Innovative collaborations with private, non-federal partners are a cornerstone of the work done by NASA’s Interagency Implementation and Advanced Concepts Team (IMPACT). One such collaboration with International Business Machines (IBM) has yielded INDUS, a groundbreaking suite of large language models (LLMs) designed specifically for the domains of Earth science, biological and physical sciences, heliophysics, planetary sciences, and astrophysics. These models are meticulously trained using curated scientific corpora drawn from diverse data sources, making them powerful tools for advancing scientific research.
The INDUS Advantage
INDUS includes two types of models: encoders and sentence transformers. Encoders convert natural language text into numeric codes that can be processed by the LLM. The INDUS encoders were trained on a colossal corpus of 60 billion tokens encompassing data from astrophysics, planetary science, Earth science, heliophysics, biological, and physical sciences. What sets INDUS apart is its custom tokenizer, developed by the IMPACT-IBM collaborative team, which improves upon generic tokenizers by recognizing scientific terms like “biomarkers” and “phosphorylated.” Over half of the 50,000-word vocabulary contained in INDUS is unique to the specific scientific domains used for its training. These encoder models were fine-tuned with approximately 268 million text pairs, including titles/abstracts and questions/answers, to enhance the sentence transformer models.

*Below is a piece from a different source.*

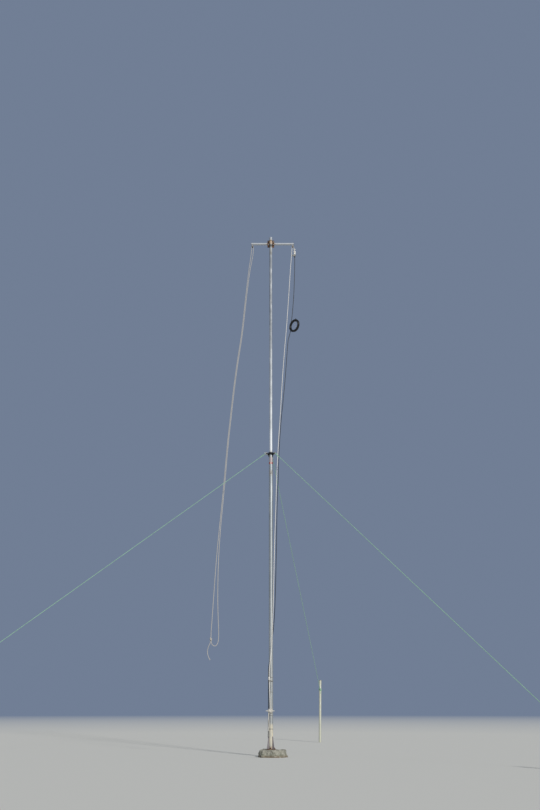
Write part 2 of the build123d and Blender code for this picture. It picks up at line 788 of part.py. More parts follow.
def make_shackle(side):
    """Shackle whose pin goes through the guy plate's hole."""
    out = direction(guy_azimuths[side])
    pin = out * guy_hole_circle + Vector(0, 0, lower_top + guy_plate_thickness / 2)
    up = Vector(0, 0, 1)
    thick = shackle_ear_thickness / 2
    half = shackle_bend + thick
    body = rod(pin - up * half, pin + up * half, guy_hole_radius - slip)
    for end in (-1, 1):
        leg = pin + up * (end * shackle_bend)
        body += rod(leg - up * thick, leg + up * thick, shackle_ear)
        tip = pin + up * (end * half)
        body += rod(tip, tip + up * (end * shackle_pin_head), guy_hole_radius + 1)
    plane = Plane(origin=pin + out * shackle_leg, x_dir=up, z_dir=out.cross(up))
    return body + plane * u_bolt(shackle_bend, shackle_leg, shackle_rod)


def make_guy(side):
    """Taut rope with an eye round the shackle's bend, a splice, and its run down to the post."""
    start, end, along = guy_line(side)
    grip = start + along * shackle_bend
    centre = grip + along * (guy_eye_radius - shackle_rod - slip - guy_rope_radius)
    across = direction(guy_azimuths[side] + 90)
    plane = Plane(origin=centre, x_dir=along, z_dir=along.cross(across))
    splice = centre + along * guy_eye_radius
    stop = end - along * (guy_rope_radius + slip)
    rope = plane * Torus(guy_eye_radius, guy_rope_radius)
    rope += rod(splice, splice + along * splice_length, splice_radius)
    return rope + rod(splice, stop, guy_rope_radius)


def make_guy_hitch(side):
    """Outer shape of the guy's turns round its post."""
    half = post_axis(side) * (hitch_pitch * (hitch_turns - 1) / 2 + guy_rope_radius)
    low = hitch_middle(side) - half
    top = hitch_middle(side) + half
    turns = rod(low, top, hitch_ring + guy_rope_radius)
    turns = chamfer(turns.edges().filter_by(GeomType.CIRCLE), guy_rope_radius * 0.6)
    return turns - rod(low, top, anchor_radius + slip)


def make_anchor_post(side):
    """Leaning pipe post, cut level with the ground."""
    axis = post_axis(side)
    top = hitch_middle(side) + axis * hitch_drop
    low = top - axis * (anchor_height[side] * 1.3)
    post = rod(low, top, anchor_radius) - rod(low, top, anchor_radius - anchor_wall)
    size = anchor_height[side]
    return post - Pos(low.X, low.Y, -size / 2) * Box(size * 2, size * 2, size)


def make_anchor_cap(side):
    """Flat cap on top of an anchor post."""
    axis = post_axis(side)
    top = hitch_middle(side) + axis * hitch_drop
    return rod(top, top + axis * anchor_cap_height, anchor_radius + anchor_cap_lip)


sides = list(guy_azimuths)
nodes = {
    "concrete_footing": make_footing(),
    "base_plate": make_base_plate(),
    "base_gussets": [make_gusset(guy_azimuths[side]) for side in sides],
    "anchor_studs": [make_stud(azimuth) for azimuth in stud_azimuths],
    "lower_tube": make_lower_tube(),
    "upper_tube": ring(upper_radius, upper_radius - upper_wall, upper_bottom, cap_seat),
    "joint_bolt": make_joint_bolt(),
    "red_band": make_red_band(),
    "mast_cap": make_mast_cap(),
    "guy_plate": make_guy_plate(),
    "lock_collar": make_lock_collar(),
    "crossarm": make_crossarm(),
    "crossarm_caps": [make_arm_cap(-arm_left, -1), make_arm_cap(arm_right, 1)],
    "clamp_plate": make_clamp_plate(),
    "mast_u_bolts": [make_mast_u_bolt(clamp_centre + end * mast_u_bolt_rise) for end in (-1, 1)],
    "arm_u_bolts": [make_arm_u_bolt(side * arm_u_bolt_side) for side in (-1, 1)],
    "pulley_straps": [make_pulley_strap(x) for x in (left_pulley_x, right_pulley_x)],
    "pulley_sheaves": [make_pulley_sheave(x) for x in (left_pulley_x, right_pulley_x)],
    "pulley_pins": [make_pulley_pin(x) for x in (left_pulley_x, right_pulley_x)],
    "pulley_bolts": [make_pulley_bolt(x) for x in (left_pulley_x, right_pulley_x)],
    "feed_insulator": make_feed_insulator(),
    "feed_knot": make_feed_knot(),
    "feed_body": make_feed_body(),
    "feed_terminals": [make_terminal(feed_body_left, -1), make_terminal(feed_body_right, 1)],
    "feed_gland": make_feed_gland(),
    "coax_upper": cord("coax_upper", coax_upper_route, cable_radius),
    "coax_coil": make_coax_coil(),
    "coax_lower": cord("coax_lower", coax_lower_route, cable_radius),
    "coax_ties": [make_tie(height) for height in tie_heights],
    "conduit_stub": make_conduit_stub(),
    "cleat": make_cleat(),
    "cleat_bolts": [make_cleat_bolt(end, side) for end in (-1, 1) for side in (-1, 1)],
    "halyard_hitch": make_halyard_hitch(),
    "tie_off_band": make_tie_off_band(),
    "tie_off_knot": make_tie_off_knot(),
    "right_halyard": cord("right_halyard", right_route, rope_radius),
    "halyard_tail": cord("halyard_tail", halyard_tail_route, rope_radius),
    "left_halyard_outer": cord("left_halyard_outer", left_outer_route, rope_radius),
    "left_halyard_inner": cord("left_halyard_inner", left_inner_route, rope_radius),
    "left_halyard_knot": knot(
        Vector(left_knot_x, 51, left_knot_bottom + left_knot_height), left_knot_radius, left_knot_height
    ),
    "left_halyard_tail": cord("left_halyard_tail", left_tail_route, rope_radius),
    "guy_shackles": [make_shackle(side) for side in sides],
    "guy_hitches": [make_guy_hitch(side) for side in sides],
    "anchor_caps": [make_anchor_cap(side) for side in sides],
}
for side in sides:
    nodes["guy_" + side] = make_guy(side)
    nodes["anchor_post_" + side] = make_anchor_post(side)

os.makedirs("parts", exist_ok=True)
for name, shape in nodes.items():
    solids = Compound(children=shape) if isinstance(shape, list) else shape
    export_step(solids, "parts/" + name + ".step")
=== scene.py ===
import json
import random
from math import atan2, cos, pi, radians, sin, sqrt, tan

import bmesh
import bpy
import numpy as np
from mathutils import Matrix, Vector, noise


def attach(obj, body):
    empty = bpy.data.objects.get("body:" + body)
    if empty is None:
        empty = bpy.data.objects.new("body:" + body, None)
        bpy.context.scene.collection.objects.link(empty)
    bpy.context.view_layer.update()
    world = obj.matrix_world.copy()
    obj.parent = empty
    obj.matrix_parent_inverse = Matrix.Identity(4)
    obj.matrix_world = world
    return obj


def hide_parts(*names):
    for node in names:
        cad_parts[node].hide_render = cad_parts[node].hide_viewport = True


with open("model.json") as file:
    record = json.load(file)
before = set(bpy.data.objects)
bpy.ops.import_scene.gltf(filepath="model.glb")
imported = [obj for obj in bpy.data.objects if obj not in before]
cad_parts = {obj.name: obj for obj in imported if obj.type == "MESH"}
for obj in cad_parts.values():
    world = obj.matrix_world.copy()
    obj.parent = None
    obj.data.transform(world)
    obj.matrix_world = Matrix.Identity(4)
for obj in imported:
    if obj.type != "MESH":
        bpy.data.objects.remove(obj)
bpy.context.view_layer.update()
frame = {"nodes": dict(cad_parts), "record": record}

# Guyed pipe mast with a crossarm. Metres, +Z up, seen along +Y. Azimuths are clockwise from +Y.
nodes = frame["nodes"]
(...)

By equipping INDUS with domain-specific vocabulary, the IMPACT-IBM team achieved superior performance over open, non-domain-specific LLMs on benchmarks for biomedical tasks, scientific question-answering, and Earth science entity recognition tests. Designed for diverse linguistic tasks and retrieval-augmented generation, INDUS excels at processing researcher questions, retrieving relevant documents, and generating accurate answers. For latency-sensitive applications, the team developed smaller, faster versions of both the encoder and sentence transformer models.
Validation and Performance
Validation tests have shown that INDUS excels in retrieving relevant passages from scientific corpora in response to a NASA-curated test set of about 400 questions. IBM researcher Bishwaranjan Bhattacharjee noted, “We achieved superior performance by not only having a custom vocabulary but also a large specialized corpus for training the encoder model and a good training strategy. For the smaller, faster versions, we used neural architecture search to obtain a model architecture and knowledge distillation to train it with supervision of the larger model.”
Real-World Applications
INDUS has been evaluated using data from NASA’s Biological and Physical Sciences (BPS) Division. Dr. Sylvain Costes, the NASA BPS project manager for Open Science, highlighted the benefits of incorporating INDUS: “Integrating INDUS with the Open Science Data Repository (OSDR) Application Programming Interface (API) enabled us to develop and trial a chatbot that offers more intuitive search capabilities for navigating individual datasets. We are currently exploring ways to improve OSDR’s internal curation data system by leveraging INDUS to enhance our curation team’s productivity and reduce the manual effort required daily.”
At the NASA Goddard Earth Sciences Data and Information Services Center (GES-DISC), the INDUS model was fine-tuned using labeled data from domain experts to categorize publications specifically citing GES-DISC data into applied research areas. According to NASA principal data scientist Dr. Armin Mehrabian, this fine-tuning “significantly improves the identification and retrieval of publications that reference GES-DISC datasets, which aims to improve the user journey in finding their required datasets.” Furthermore, the INDUS encoder models are integrated into the GES-DISC knowledge graph, supporting a variety of other projects, including the dataset recommendation system and GES-DISC GraphRAG.
Kaylin Bugbee, team lead of NASA’s Science Discovery Engine (SDE), emphasized the benefits INDUS offers to existing applications: “Large language models are rapidly changing the search experience. The Science Discovery Engine, a unified, insightful search interface for all of NASA’s open science data and information, has prototyped integrating INDUS into its search engine. Initial results have shown that INDUS improved the accuracy and relevancy of the returned results.”
The Future of Scientific Research with INDUS
INDUS enhances scientific research by providing researchers with improved access to vast amounts of specialized knowledge. It can understand complex scientific concepts and reveal new research directions based on existing data. INDUS also enables researchers to extract relevant information from a wide array of sources, improving efficiency. Aligned with NASA and IBM’s commitment to open and transparent artificial intelligence, the INDUS models are openly available on Hugging Face. For the benefit of the scientific community, the team has released the developed models and will release the benchmark datasets that span named entity recognition for climate change, extractive QA for Earth science, and information retrieval for multiple domains. The INDUS encoder models are adaptable for science domain applications, and the INDUS retriever models support information retrieval in RAG applications.
INDUS represents a significant leap forward in the application of large language models to scientific research, paving the way for new discoveries and innovations in our understanding of the universe.